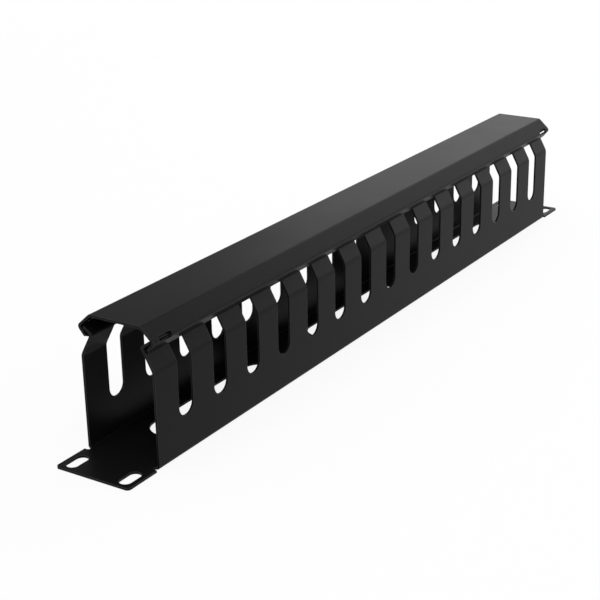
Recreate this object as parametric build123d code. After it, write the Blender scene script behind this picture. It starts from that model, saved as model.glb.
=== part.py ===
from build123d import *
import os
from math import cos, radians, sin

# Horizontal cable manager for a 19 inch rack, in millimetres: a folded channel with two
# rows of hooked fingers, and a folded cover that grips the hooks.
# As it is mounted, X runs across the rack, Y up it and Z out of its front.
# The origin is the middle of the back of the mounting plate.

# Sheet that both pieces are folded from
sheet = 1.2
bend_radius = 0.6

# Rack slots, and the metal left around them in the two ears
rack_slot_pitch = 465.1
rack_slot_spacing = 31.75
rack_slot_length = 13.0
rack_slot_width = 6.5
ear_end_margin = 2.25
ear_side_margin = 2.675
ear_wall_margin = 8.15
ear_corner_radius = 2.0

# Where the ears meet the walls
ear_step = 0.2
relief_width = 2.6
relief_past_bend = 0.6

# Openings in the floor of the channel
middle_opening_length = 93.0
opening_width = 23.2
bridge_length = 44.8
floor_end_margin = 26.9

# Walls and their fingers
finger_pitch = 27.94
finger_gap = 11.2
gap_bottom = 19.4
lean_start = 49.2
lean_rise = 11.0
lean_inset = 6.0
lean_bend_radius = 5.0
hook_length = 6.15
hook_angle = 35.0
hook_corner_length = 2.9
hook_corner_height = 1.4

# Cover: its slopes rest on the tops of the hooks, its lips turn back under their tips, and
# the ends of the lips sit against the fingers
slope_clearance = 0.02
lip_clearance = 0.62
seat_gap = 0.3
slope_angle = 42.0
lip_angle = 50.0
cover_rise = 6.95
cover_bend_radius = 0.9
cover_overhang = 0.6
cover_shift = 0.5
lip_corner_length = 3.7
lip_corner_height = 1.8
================
*Brief:* Repeat the material above in full, quoting it exactly.

*Exercise response:*
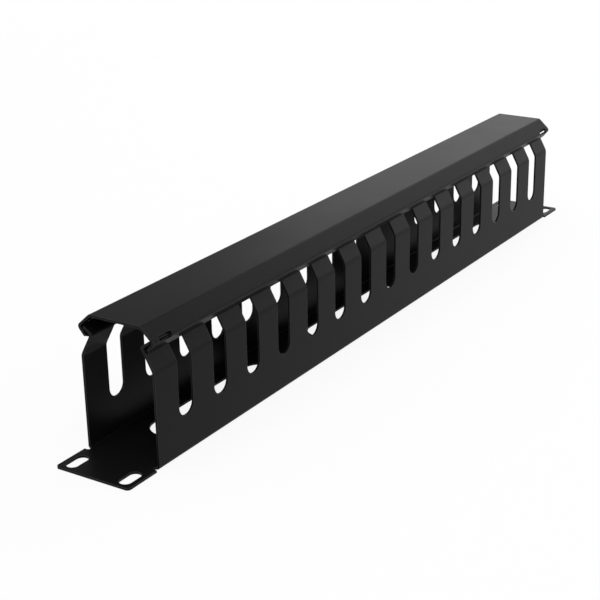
Recreate this object as parametric build123d code. After it, write the Blender scene script behind this picture. It starts from that model, saved as model.glb.
=== part.py ===
from build123d import *
import os
from math import cos, radians, sin

# Horizontal cable manager for a 19 inch rack, in millimetres: a folded channel with two
# rows of hooked fingers, and a folded cover that grips the hooks.
# As it is mounted, X runs across the rack, Y up it and Z out of its front.
# The origin is the middle of the back of the mounting plate.

# Sheet that both pieces are folded from
sheet = 1.2
bend_radius = 0.6

# Rack slots, and the metal left around them in the two ears
rack_slot_pitch = 465.1
rack_slot_spacing = 31.75
rack_slot_length = 13.0
rack_slot_width = 6.5
ear_end_margin = 2.25
ear_side_margin = 2.675
ear_wall_margin = 8.15
ear_corner_radius = 2.0

# Where the ears meet the walls
ear_step = 0.2
relief_width = 2.6
relief_past_bend = 0.6

# Openings in the floor of the channel
middle_opening_length = 93.0
opening_width = 23.2
bridge_length = 44.8
floor_end_margin = 26.9

# Walls and their fingers
finger_pitch = 27.94
finger_gap = 11.2
gap_bottom = 19.4
lean_start = 49.2
lean_rise = 11.0
lean_inset = 6.0
lean_bend_radius = 5.0
hook_length = 6.15
hook_angle = 35.0
hook_corner_length = 2.9
hook_corner_height = 1.4

# Cover: its slopes rest on the tops of the hooks, its lips turn back under their tips, and
# the ends of the lips sit against the fingers
slope_clearance = 0.02
lip_clearance = 0.62
seat_gap = 0.3
slope_angle = 42.0
lip_angle = 50.0
cover_rise = 6.95
cover_bend_radius = 0.9
cover_overhang = 0.6
cover_shift = 0.5
lip_corner_length = 3.7
lip_corner_height = 1.8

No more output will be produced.